Abstract

(joint work with Javier Omella, Jon A. Rivera, and Jamie M. Taylor) The Ritz method is a traditional method for solving symmetric and positive definite problems governed by Partial Differential Equations (PDEs). This method minimizes the energy functional, and a first Neural Network (NN) formulation using this method was proposed in [1]. In this talk, we first illustrate how traditional methods for solving PDEs using NNs (like Deep-Ritz, Deep Least-Squares, and other Deep Galerkin methods) may suffer from strong quadrature problems, leading to poor approximate solutions. We envision four alternatives to overcome this challenge: a) Monte Carlo methods, b) adaptive integration, c) piecewise-polynomial approximations of the NN solution, and d) the inclusion of regularization terms in the loss following the ideas of [2]. From all these methods, we develop an r-adaptive method, which falls under the category of piecewise-polynomials approximations of the NN. We consider a piecewise-linear solution over a grid—allowing for exact integration—and simultaneously optimize the node positions (r-adaptivity) and the solution values. We show promising numerical results of the r-adaptive Deep Ritz method in one- and two-dimensional domains.

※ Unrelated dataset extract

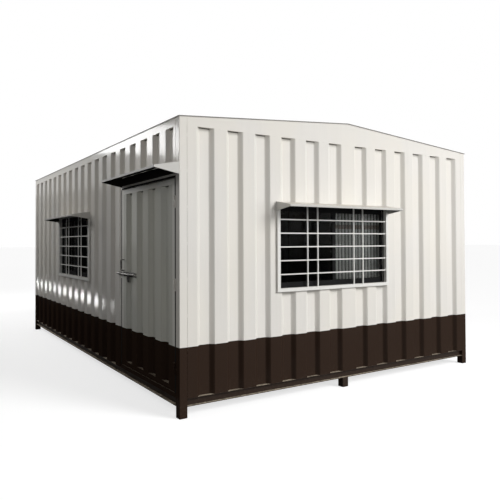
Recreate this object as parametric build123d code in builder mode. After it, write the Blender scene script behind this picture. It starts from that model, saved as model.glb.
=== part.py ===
"""A welded steel portable cabin: posts on short legs, pressed sheet walls, two barred windows and one door.

Millimetres, Z up, the ground at Z 0. The end wall with a window faces -Y, and the long wall with the door
faces -X.
Each wall is drawn as a person standing outside it sees it: distance along the wall from its left corner,
height above the ground, and depth behind the wall's outer face. The door and its fittings are measured from
the front corner, and the bolt, its guides and the pull from the leaf's closing edge.
"""
import math
import os

from build123d import *

os.makedirs("parts", exist_ok=True)

# Whole cabin
cabin_width = 4110
cabin_length = 6160
post_height = 2734
roof_rise = 159
roof_thickness = 6
roof_lip = 8

# Posts, legs and base
post_size = 80
post_corner = 6
tube_wall = 4
ground_clearance = 101
rail_height = 75
rail_flange = 40
rail_wall = 5
middle_leg_shift = -60
joist_width = 40
joist_wall = 3
joist_count = 10
floor_thickness = 18

# Pressed wall sheet
sheet_thickness = 2
rib_pitch = 318.5
rib_mouth = 176
rib_floor = 106
rib_depth = 38
end_seam_extra = 63
end_rib_count = 12
side_rib_count = 19

# Beams under the roof, inner boards
beam_height = 78
gable_plate = 6
lining_thickness = 12
ceiling_thickness = 12

# Windows
window_width = 1512
window_height = 839
window_sill = 1118
window_flange = 36
window_flange_proud = 22
window_sleeve_wall = 4
end_window_centre = 1866
side_window_from_front = 3522
bar_size = 12
bar_row_count = 5
bar_pair_centre = 327.5
bar_pair_spacing = 137
sash_stile = 34
sash_rail = 50
sash_thickness = 15
sash_gap = 2
sash_depth = 28
sash_overlap = 17
glass_thickness = 5

# Curtain behind the right-hand sash of the end window
curtain_depth = 36
curtain_behind_board = 45
curtain_past_window = 56
curtain_right_of_middle = 46
curtain_below_sill = 70
curtain_rail_width = 22
curtain_rail_height = 16
curtain_rail_above_window = 80
curtain_rail_past_window = 90
curtain_bracket_width = 20

# Canopies
canopy_reach = 240
canopy_sheet = 2
canopy_lip = 21
window_canopy_fall = 40
window_canopy_plate = 97
door_canopy_fall = 45
door_canopy_plate = 112
door_canopy_short_of_frame = 52
door_canopy_above_head = 98

# Door
door_width = 1398
door_height = 1952
door_gap = 6
near_jamb = 12
far_jamb = 40
door_head = 40
door_sill = 42
leaf_thickness = 45
leaf_rail = 50
leaf_skin = 2
leaf_rib_count = 4
stop_width = 12
stop_clearance = 5

# Hinges
hinge_radius = 7
hinge_pin_radius = 4
hinge_play = 0.3
hinge_length = 100
hinge_plate = 3
hinge_plate_width = 38
hinge_stand_off = 8
hinge_count = 3
hinge_end_distance = 215

# Sliding bolt, its keeper and the pull handle
bolt_height = 1240
bolt_radius = 8
bolt_play = 0.5
bolt_stand_off = 22
bolt_tail = 48
bolt_travel = 110
bolt_drawn_clear = 15
bolt_plate_thickness = 4
bolt_plate_height = 50
guide_width = 24
guide_wall = 6
outer_guide_from_edge = 66
guide_spacing = 352
hasp_from_outer_guide = 185
hasp_width = 70
hasp_drop = 82
hasp_thickness = 5
keeper_width = 26
keeper_wall = 6
keeper_play = 5
pull_height = 1338
pull_length = 120
pull_reach = 40
pull_radius = 6

# Places that follow from the sizes above
roof_slope = roof_rise / (cabin_width / 2)
left = -(cabin_width + canopy_reach + roof_lip) / 2 + canopy_reach
right = left + cabin_width
front = -(cabin_length + canopy_reach + roof_lip) / 2 + canopy_reach
back = front + cabin_length
sheet_low = ground_clearance + rail_height
beam_low = post_height - beam_height
lining_depth = post_size - lining_thickness
mouth_half = rib_mouth / 2
floor_half = rib_floor / 2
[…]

Weinan E and Bing Yu, The Deep Ritz Method: A Deep Learning-Based Numerical Algorithm for Solving Variational Problems. Commun. Math. Stat., vol. 6, no. 1, pp. 1–12 (2018). https://doi.org/10.1007/s40304-018-0127-z

Siddhartha Mishra and Roberto Molinaro, Estimates on the generalization error of physics informed neural networks (PINNs) for approximating PDEs. arXiv preprint arXiv:2006.16144  (2020).